§ **Directions for this task**
Pick out every line with the word "each" and copy it.

-- Start Source records --

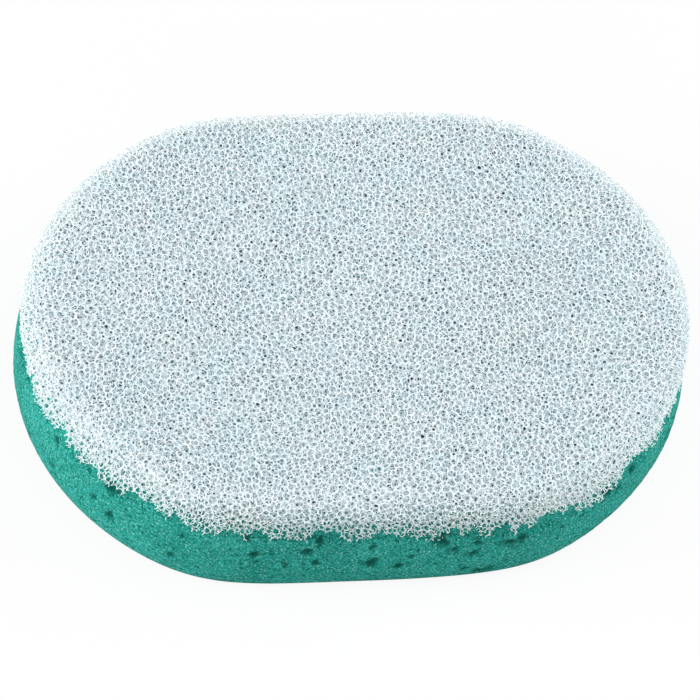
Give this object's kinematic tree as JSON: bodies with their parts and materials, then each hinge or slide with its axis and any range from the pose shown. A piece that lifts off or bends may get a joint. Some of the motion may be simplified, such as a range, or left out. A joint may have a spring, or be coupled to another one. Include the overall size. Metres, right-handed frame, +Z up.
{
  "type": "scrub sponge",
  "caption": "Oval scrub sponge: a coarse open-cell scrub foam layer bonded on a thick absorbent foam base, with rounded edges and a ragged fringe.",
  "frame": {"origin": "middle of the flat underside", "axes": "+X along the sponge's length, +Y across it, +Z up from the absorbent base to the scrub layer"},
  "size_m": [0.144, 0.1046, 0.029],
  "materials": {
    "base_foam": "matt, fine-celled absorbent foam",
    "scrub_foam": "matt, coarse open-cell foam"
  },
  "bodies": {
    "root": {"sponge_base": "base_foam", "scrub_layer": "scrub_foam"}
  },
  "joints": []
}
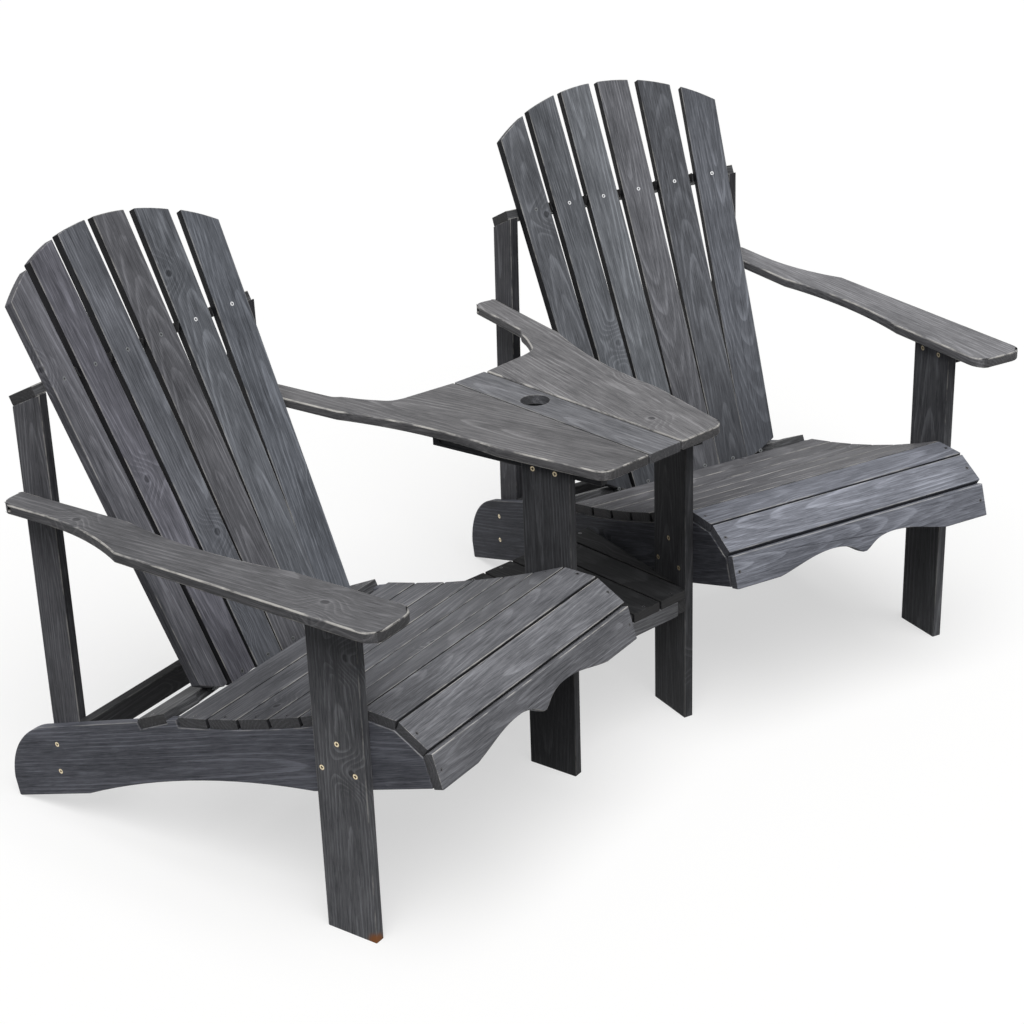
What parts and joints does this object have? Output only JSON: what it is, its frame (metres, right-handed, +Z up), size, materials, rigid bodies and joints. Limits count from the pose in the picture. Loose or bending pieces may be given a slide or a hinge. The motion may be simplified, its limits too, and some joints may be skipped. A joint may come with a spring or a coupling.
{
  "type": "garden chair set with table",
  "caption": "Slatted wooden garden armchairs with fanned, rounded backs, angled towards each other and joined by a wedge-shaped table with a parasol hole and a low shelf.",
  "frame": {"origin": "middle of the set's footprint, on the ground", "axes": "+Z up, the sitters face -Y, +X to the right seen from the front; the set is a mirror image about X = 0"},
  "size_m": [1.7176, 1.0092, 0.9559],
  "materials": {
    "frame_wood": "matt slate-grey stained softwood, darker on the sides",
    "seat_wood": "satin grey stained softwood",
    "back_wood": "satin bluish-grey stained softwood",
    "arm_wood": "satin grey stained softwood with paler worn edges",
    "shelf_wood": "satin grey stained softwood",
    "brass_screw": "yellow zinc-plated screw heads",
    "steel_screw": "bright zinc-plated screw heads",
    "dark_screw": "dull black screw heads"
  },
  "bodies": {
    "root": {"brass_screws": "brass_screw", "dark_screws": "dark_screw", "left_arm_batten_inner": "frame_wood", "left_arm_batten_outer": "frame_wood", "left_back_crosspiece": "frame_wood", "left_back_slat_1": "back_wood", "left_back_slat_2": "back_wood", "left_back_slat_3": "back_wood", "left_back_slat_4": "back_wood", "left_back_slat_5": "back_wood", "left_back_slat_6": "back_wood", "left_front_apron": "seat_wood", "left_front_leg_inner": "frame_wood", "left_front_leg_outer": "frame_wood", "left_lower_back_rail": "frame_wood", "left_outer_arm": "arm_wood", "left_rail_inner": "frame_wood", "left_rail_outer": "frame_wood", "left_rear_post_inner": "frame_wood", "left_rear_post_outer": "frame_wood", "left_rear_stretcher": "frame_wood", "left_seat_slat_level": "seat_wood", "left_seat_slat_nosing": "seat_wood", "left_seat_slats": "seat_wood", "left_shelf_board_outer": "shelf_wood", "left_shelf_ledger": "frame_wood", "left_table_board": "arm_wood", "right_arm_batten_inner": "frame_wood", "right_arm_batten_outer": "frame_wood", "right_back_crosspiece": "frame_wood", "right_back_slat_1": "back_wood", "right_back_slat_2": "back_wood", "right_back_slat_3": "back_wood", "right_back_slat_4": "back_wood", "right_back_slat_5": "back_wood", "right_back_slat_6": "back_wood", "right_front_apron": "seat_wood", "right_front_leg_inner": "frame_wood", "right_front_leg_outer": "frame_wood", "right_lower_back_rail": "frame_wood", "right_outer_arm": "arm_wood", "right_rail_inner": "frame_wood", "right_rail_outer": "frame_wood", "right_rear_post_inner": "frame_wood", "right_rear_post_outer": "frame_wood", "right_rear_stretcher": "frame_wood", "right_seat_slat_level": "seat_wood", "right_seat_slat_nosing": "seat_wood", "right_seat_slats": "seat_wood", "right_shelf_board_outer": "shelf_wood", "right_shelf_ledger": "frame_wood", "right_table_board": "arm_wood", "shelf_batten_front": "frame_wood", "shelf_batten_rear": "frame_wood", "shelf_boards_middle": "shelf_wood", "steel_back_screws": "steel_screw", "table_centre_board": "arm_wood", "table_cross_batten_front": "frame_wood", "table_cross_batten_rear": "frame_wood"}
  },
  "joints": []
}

-- End Source records --

§ **Completed exercise**
Give this object's kinematic tree as JSON: bodies with their parts and materials, then each hinge or slide with its axis and any range from the pose shown. A piece that lifts off or bends may get a joint. Some of the motion may be simplified, such as a range, or left out. A joint may have a spring, or be coupled to another one. Include the overall size. Metres, right-handed frame, +Z up.
  "caption": "Slatted wooden garden armchairs with fanned, rounded backs, angled towards each other and joined by a wedge-shaped table with a parasol hole and a low shelf.",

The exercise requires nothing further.